Friday, December 12, 2008

Ghana On Tap, and exhibition by Nancy Borowick



Aside from helping me on Face of Brooklyn enter metadata, email participants their portraits, retouch images, and add fun and enthusiasm to the studio, Nancy Borowick has been mounting and exhibition of her photographs of Ghana to raise money to build a well in the village where she lived last fall.

The reception is tomorrow, Dec 13th from 3 to 7 PM
The exhibition is at Katonah Art and Frame Shop
188 Katonah Avenue
Katonah, new YOrk
10536

You can see more of Nancy's photographs, which burst with a touching sensitivity and joy, at her website 
Click here to donate to her charity, Ghana on Tap

Saturday, December 6, 2008

Metadata

I am happy to report that each person who participated in Face of Brooklyn information supplied on the survey form has been carefully typed in, matched to their photo, and now sent to Julie May the Photography Librarian at the Brooklyn Historical Society. Nancy and Helena, who have been both working as assistants,interns, and Excel mavens were instrumental in the un-ending work of carefully decoding curious handwriting,email addresses, searching for missing zipcodes, and catching my mistakes.

Julie May will translate the fields we created in excel for things like "Occupation", "How long you have lived in Brooklyn", "Age" so that each portrait file will be encoded with this information, photographers, archivist, and librarian's call this metadata.

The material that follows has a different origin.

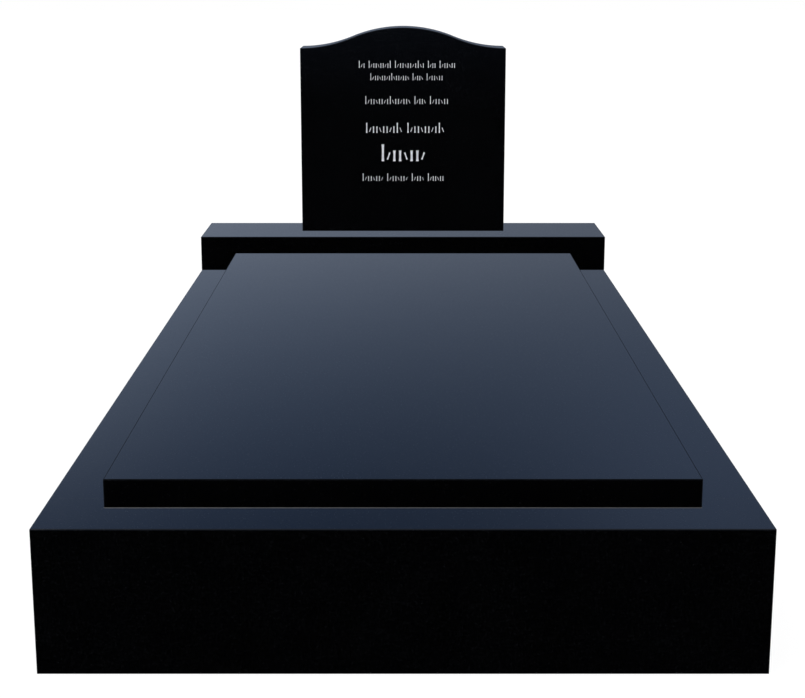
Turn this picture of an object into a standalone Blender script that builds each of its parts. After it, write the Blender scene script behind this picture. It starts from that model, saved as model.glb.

Julie will also have to make some modifications to certain terms that people used on their forms, particularly in the free-form comment box. The Library of Congress has created a keyword thesaurus for metadata, to ensure consistency for researchers, and "Vocabulary control, identification of preferred terms, standardized spelling." You can read a bit about it here.

She will also add some more fields to include author(myself), year, location, and notes about the specifics of the Face of Brooklyn.

During the meeting I had with Julie May and Kate Fermoile last week, we discussed how the portraits collect during Face of Brooklyn would be treated and integrated into the larger collection at BHS. Thinking about the 280 (ish) portraits I took for this project filtering into the BHS collection was very exciting. The portraits will both exist as a distinct collection, "Nora Hertings' Face of Brooklyn" and seamlessly join the rest of BHS's collection. This way someone who comes to BHS to research "Coney Island", will also come across all of the portraits I made August 31st, 2008 at Coney Island. If someone is doing research about students and submits "students" into the database, the portraits of those who listed their occupation on my form as "student" will also be returned appear among the search hits.